Made with frozen raspberries, miniature chocolate chips, eggs, butter (not melted), butter, milk, baking powder, salt, sugar, flour
Serves/Makes: 2
- 1 1/2 cup flour
- 1/3 cup sugar
- 1/4 teaspoon salt
- 1 tablespoon baking powder
- 1 cup milk
- 1 tablespoon melted butter
- 2 tablespoons butter (not melted)
- 2 eggs
- 1/2 cup miniature chocolate chips
- 5 ounces frozen raspberries
- 1/2 cup water
- 1/4 cup agave nectar
Preheat oven to 200 degrees F.
In a medium bowl mix flour, sugar, salt and baking powder. Whisk in milk, melted butter, and eggs. Whisk just until dry ingredients are blended in with the wet ingredients. Stir in chocolate chips.

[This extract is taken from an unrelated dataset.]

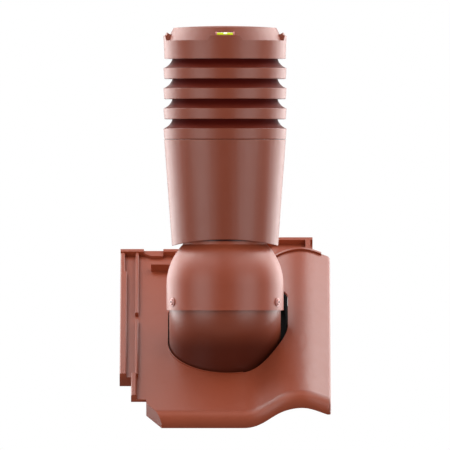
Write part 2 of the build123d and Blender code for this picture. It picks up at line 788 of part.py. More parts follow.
# The tabs stand on the shoulder, flush with the skirt, and their ends slant inwards.
sector_low = cap_shoulder - cap_wall
sector_high = cap_shoulder + tab_ridge[1] + cap_wall
end_slant = (tab_base - tab_top) / (tab_outer_height + cap_wall) * (sector_high - sector_low)
with BuildPart() as tab_sector:
    with BuildSketch(stack_section):
        with BuildLine():
            Polyline((-tab_base, sector_low), (tab_base, sector_low),
                     (tab_base - end_slant, sector_high), (-tab_base + end_slant, sector_high),
                     close=True)
        make_face()
    extrude(amount=2 * cap_foot_radius)
with BuildPart() as tabs:
    with BuildSketch(stack_section):
        root = cap_shoulder - cap_wall / 3
        valley = cap_shoulder + tab_valley[1]
        with BuildLine():
            Polyline((cap_foot_radius - cap_wall / 2, root), (cap_shoulder_radius, root),
                     (cap_shoulder_radius + fit, cap_shoulder + tab_outer_height),
                     (cap_shoulder_radius - tab_edge[0],
                      cap_shoulder + tab_outer_height + tab_edge[1]),
                     (cap_shoulder_radius - tab_ridge[0], cap_shoulder + tab_ridge[1]),
                     (cap_shoulder_radius - tab_valley[0], valley),
                     (cone_radius(valley), valley - tab_valley_fall),
                     (cone_radius(valley) - cap_wall / 2, valley - 2 * tab_valley_fall),
                     close=True)
        make_face()
    revolve(axis=stack_axis)
    quarter = 360 / tab_count
    add([tab_sector.part.rotate(stack_axis, quarter * turn) for turn in range(tab_count)],
        mode=Mode.INTERSECT)

# The front tab has a pocket that the bubble level lies in.
vial_centre = pivot + Vector(0, -vial_y, vial_z)
vial_plane = Plane(origin=vial_centre, x_dir=(0, 1, 0), z_dir=(1, 0, 0))
pocket_half = vial_length / 2 + end_cap_length + fit
with BuildPart() as finished_cap:
    add(cap.part)
    add(tabs.part)
    with BuildSketch(level(vial_z - end_cap_radius - fit)):
        with Locations((0, -vial_y)):
            Rectangle(2 * pocket_half, 2 * (end_cap_radius + fit))
    extrude(amount=2 * end_cap_radius + tab_ridge[1], mode=Mode.SUBTRACT)
finished_cap.part.label = "cap"
export_step(finished_cap.part, "parts/cap.step")

with BuildPart() as level_vial:
    with BuildSketch(vial_plane):
        Circle(vial_radius)
        Circle(vial_bore, mode=Mode.SUBTRACT)
    extrude(amount=vial_length / 2, both=True)
level_vial.part.label = "level_vial"
export_step(level_vial.part, "parts/level_vial.step")

with BuildPart() as level_liquid:
    with BuildSketch(vial_plane):
        Circle(vial_bore - fit / 6)
    extrude(amount=vial_length / 2 - fit / 6, both=True)
    with BuildSketch(vial_plane):
        with Locations((0, vial_bore)):
            Circle(bubble_radius)
    extrude(amount=bubble_length / 2, both=True, mode=Mode.SUBTRACT)
level_liquid.part.label = "level_liquid"
export_step(level_liquid.part, "parts/level_liquid.step")

with BuildPart() as level_end_caps:
    with BuildSketch(vial_plane.offset(vial_length / 2),
                     vial_plane.offset(-vial_length / 2 - end_cap_length)):
        Circle(end_cap_radius)
    extrude(amount=end_cap_length)
level_end_caps.part.label = "level_end_caps"
export_step(level_end_caps.part, "parts/level_end_caps.step")
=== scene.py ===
import json
from math import cos, pi, radians, sin

import bmesh
import bpy
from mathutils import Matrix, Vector


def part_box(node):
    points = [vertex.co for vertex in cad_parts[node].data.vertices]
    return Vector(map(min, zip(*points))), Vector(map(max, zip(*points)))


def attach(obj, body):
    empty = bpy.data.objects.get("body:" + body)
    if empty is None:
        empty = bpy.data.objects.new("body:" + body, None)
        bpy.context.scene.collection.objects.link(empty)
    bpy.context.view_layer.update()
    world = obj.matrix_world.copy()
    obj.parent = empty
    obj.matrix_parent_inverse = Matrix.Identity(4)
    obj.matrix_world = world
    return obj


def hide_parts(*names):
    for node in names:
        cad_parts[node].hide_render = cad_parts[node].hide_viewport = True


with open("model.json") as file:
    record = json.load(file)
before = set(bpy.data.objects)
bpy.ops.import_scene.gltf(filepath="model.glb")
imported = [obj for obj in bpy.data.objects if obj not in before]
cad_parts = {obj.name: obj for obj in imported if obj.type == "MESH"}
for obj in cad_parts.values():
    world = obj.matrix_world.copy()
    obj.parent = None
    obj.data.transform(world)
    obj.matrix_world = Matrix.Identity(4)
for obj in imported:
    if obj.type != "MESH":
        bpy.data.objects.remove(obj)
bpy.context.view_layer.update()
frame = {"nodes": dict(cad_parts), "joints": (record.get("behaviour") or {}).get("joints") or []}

# Tile plate: one injection moulding in terracotta plastic, with a shell's even wall and small
# radii on every edge. Its ribs, roll and head lock into the tiles round it. It is a shade
# lighter and rougher than the stack.


class Tap:
    """A socket of a material's tree, on which sums can be written as sums."""

    def __init__(self, shader, socket):
        self.shader = shader
        self.socket = socket

    def maths(self, operation, *others):
        settings = {"operation": operation}
        return self.shader.node("ShaderNodeMath", settings, {0: self, **dict(enumerate(others, 1))})

    def __add__(self, other):
        return self.maths("ADD", other)

    def __sub__(self, other):
        return self.maths("SUBTRACT", other)

    def __mul__(self, other):
        return self.maths("MULTIPLY", other)

    def __rsub__(self, other):
        return (self - other) * -1

    __rmul__ = __mul__


class Shader:
    """A material of one Principled BSDF, with a short way to add nodes and to feed it."""

    def __init__(self, name, **values):
        self.material = bpy.data.materials.new(name)
        self.material.use_nodes = True
        self.tree = self.material.node_tree
        self.surface = self.tree.nodes["Principled BSDF"]
        for socket, value in values.items():
            self.feed(socket.replace("_", " "), value)
        self.place = self.node("ShaderNodeTexCoord", output="Object")

    def link(self, socket, value):
        if isinstance(value, Tap):
            self.tree.links.new(value.socket, socket)
        else:
            socket.default_value = value

    def node(self, kind, settings=None, sockets=None, output=0):
        made = self.tree.nodes.new(kind)
        for name, value in (settings or {}).items():
            setattr(made, name, value)
        for key, value in (sockets or {}).items():
            self.link(made.inputs[key], value)
        return Tap(self, made.outputs[output])

    def feed(self, name, value):
        self.link(self.surface.inputs[name], value)

    def noise(self, scale, detail=2.0, rough=0.5, place=None):
        sockets = {"Vector": place or self.place, "Scale": scale, "Detail": detail,
                   "Roughness": rough}
        return self.node("ShaderNodeTexNoise", None, sockets)

    def stretched(self, x, y, z):
        """The place with each axis scaled, so that a noise on it runs in streaks."""
        return self.vector("MULTIPLY", self.place, (x, y, z))

    def mix(self, factor, first, second):
        settings = {"data_type": "RGBA"}
        return self.node("ShaderNodeMix", settings, {"Factor": factor, 6: first, 7: second},
                         output=2)

    def ramp(self, value, low, high, least=0.0):
        """Eased from the least where a value is low to 1 where it is high."""
        settings = {"interpolation_type": "SMOOTHSTEP"}
        sockets = {"Value": value, "From Min": low, "From Max": high, "To Min": least}
        return self.node("ShaderNodeMapRange", settings, sockets)

    def vector(self, operation, *values, output=0):
        return self.node("ShaderNodeVectorMath", {"operation": operation},
                         dict(enumerate(values)), output)

    def bump(self, height, distance, strength=1.0):
        sockets = {"Height": height, "Distance": distance, "Strength": strength}
        self.feed("Normal", self.node("ShaderNodeBump", None, sockets))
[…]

Preheat a non-stick skillet over medium heat with half the unmelted butter. While pan is heating, place frozen raspberries, water, and agave nectar in a small saucepan and bring to a simmer over medium high heat. When skillet is hot and butter is melted, drop pancake batter onto the pan 1/2 cup at a time, working in batches of two pancakes at a time. Let pancakes cook until bubbles start to form on top then flip to the other side (watch that the bottom does not get too brown, heat may need to be adjusted to medium low). Cook another minute on the other side until light brown. Transfer cooked pancakes to a foil lined baking sheet in the pre-heated oven.
Melt more butter in the skillet and repeat process with remaining batter. While pancakes are cooking continue to simmer raspberries until frozen berries having broken up in the simmering liquid, cooking for about 10 minutes. Run raspberry puree through a strainer and discard solids. Return liquid to the pan and continue simmering until the sauce has a syrupy consistency. Taste and add additional sweetener if desired. Serve pancakes warm with warm raspberry syrup.